Monte Carlo study of a new experiment at RHIC measuring the nuclear effect for cosmic ray observations

We have studied the potential performance of an experiment designed to measure neutral particles emitted in the forward region (η>6) of proton-nitrogen (p-N) inelastic collisions at s_NN=200 GeV. Such measurements will provide for the first time direct information about interactions between proton cosmic rays and the atmosphere at collider energies and will aid in the understanding of the nuclear effect of light-ions in the forward region which is expected to be dominated by the shadowing effect due to rescattering inside nuclear matter; this in turn will allow for the development of better air shower models.

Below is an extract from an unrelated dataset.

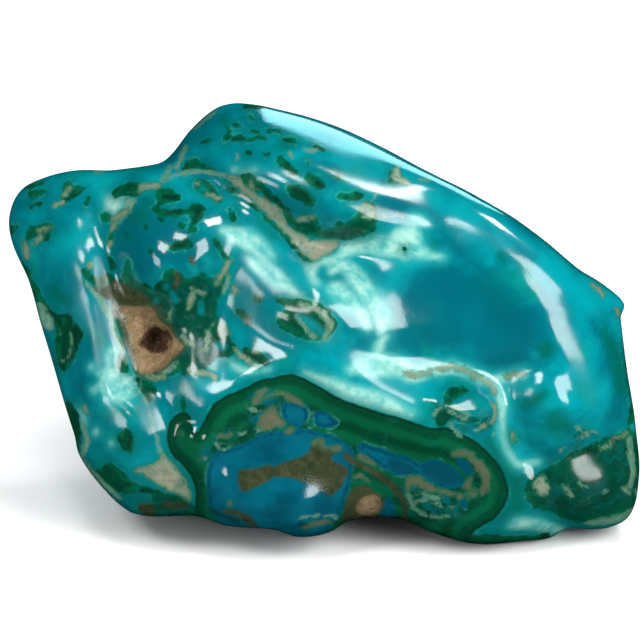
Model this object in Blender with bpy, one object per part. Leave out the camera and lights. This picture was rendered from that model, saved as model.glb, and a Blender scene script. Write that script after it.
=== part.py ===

We first studied differences among the nuclear effects produced by the interaction models QGSJETII-03, DPMJET 3.04, and EPOS 1.99. We quantified the nuclear effects by calculationg the ratio of energy spectra of p-N collisions and proton-proton (p-p) collisions, which revealed a difference at the 30% level in the forward pion and neutron spectra. In order to assess the expected performance of an experiment designed to measure this difference, a full Monte Carlo calculation was conducted assuming the use of the Relativistic Heavy Ion Collider forward (RHICf) detector at Brookhaven National Laboratory installed at 1,800 cm from the interaction point. We have comfirmed that the detector would be able to identify and measure photons of energies below 100 GeV with position and energy resolutions better than 0.4 mm and 16%, respectively. One can discriminate the nuclear effect incorporated into various interaction models used in air shower simulations by measuring the photon spectrum in two different pseudorapidity ranges: η>10.5 and 8.8<η<10.2.